Following close behind the book ‘500 Crochet blocks’ (Quintet Publishing, Autumn 2012)
I also was commissioned to photograph ‘HandKnitted Letters’ published earlier this year worldwide. In my photograph above I liked the twist on the old craft of hand knitting a cover but for the modern day Kindle.

Next stop was having fun and games trying to capture kids in whimsical brightly coloured hand knitted hats that took on various shapes and sizes…

The project was started back in October, and thereafter we battled with keeping toddlers and babies from frost bite on various very cold UK winter days – come March still little improvement. You know what they say about working with kids and dogs, well, add freezing temperatures and bitter winds… However, hurrah! Come April we completed it, and the result for us I must say is a very good looking book. ‘Fun Hats’, Search Press (UK) and ‘Whimsical Hats’, Barrons (USA) will be published Autumn 2013. Below, is a small selection of my favorite shots.

To spin another yarn…

What I love about this job is one minute I am shooting a portrait in a pub in Hackney, or ferrying up the Bosphorus towards the black sea, then a summer knee-deep in boxes of 500 crochet blocks and a different sea of colorful knitting yarn…

I had a great commission to shoot a new book ‘500 Crochet blocks’ by Quintet Publishing. As anyone who has photographed a whole book before knows, once you hit the first scheduled day’s shoot it is full on. But working hard at it I loved the opportunity to draw on my professional past experience as an Art Editor along with being a photographer. I propped, pruned and tweaked my way through over 80 main shots. I dreamt of wool and it stuck to me whereever I went in this summer of 2012, but very happy with the results, (nothing to do with the fact I was off to Istanbul for two weeks afterwards : – ) honest!). Thank you to the team for inviting me to work with you. Everyone worked so hard.

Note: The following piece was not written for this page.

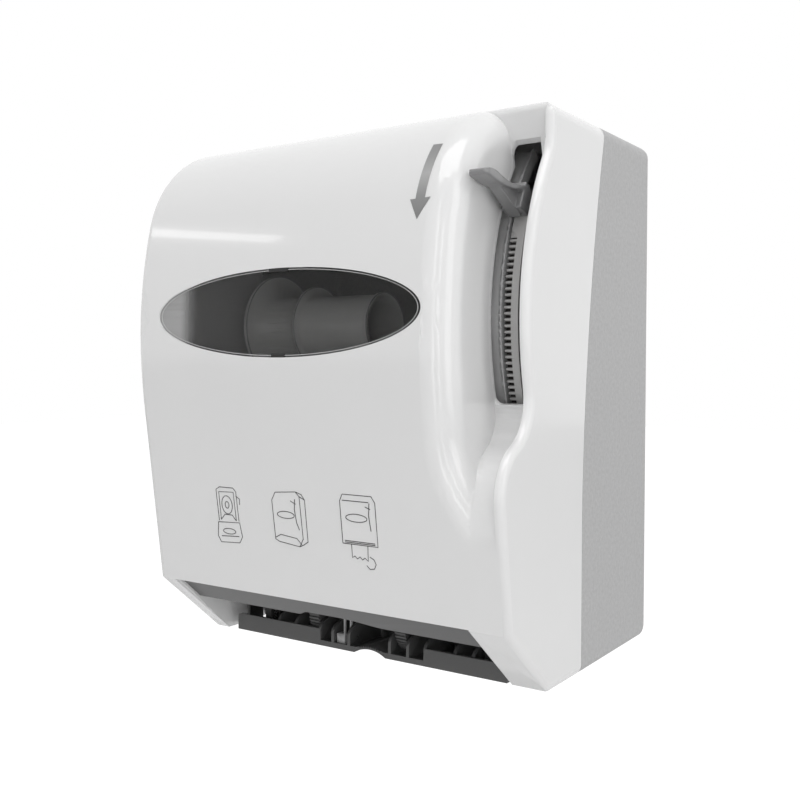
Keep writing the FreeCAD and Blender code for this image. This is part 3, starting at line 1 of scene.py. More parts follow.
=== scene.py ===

‘Highly professional and endlessly creative, Lydia has produced just the right images for our projects. The books have truly benefitted from her involvement – the photos are eye-catching and perfectly arranged.’ – Margaret Swinson, Production Editor, Quintet Publications.

‘500 Crochet blocks’ search Press Publishing 31/01/2013 UK release date.

Chelsea Flower Show 2012

A great day had at the Chelsea Flower Show press day yesterday. The light may have been a bit flat and dull until late in the day but still the glowing plant and flower combinations were amazing. Also a great opportunity to catch up with lots of familiar faces that I have know from my time as a freelance Art Editor on Gardens’ World magazine and others very talented freelance writers. Many now doing some very interesting blogs.

I did spot the odd famous face but most of time I had my eye looking down the lens at a flower or two. Enjoyed a refreshing complimentary cocktail at The Caravan Clubs garden… very nice , very strong! Waited about an hour before sipping a champaign at the David Austin Stand. Could not go the whole day without a little indulgence.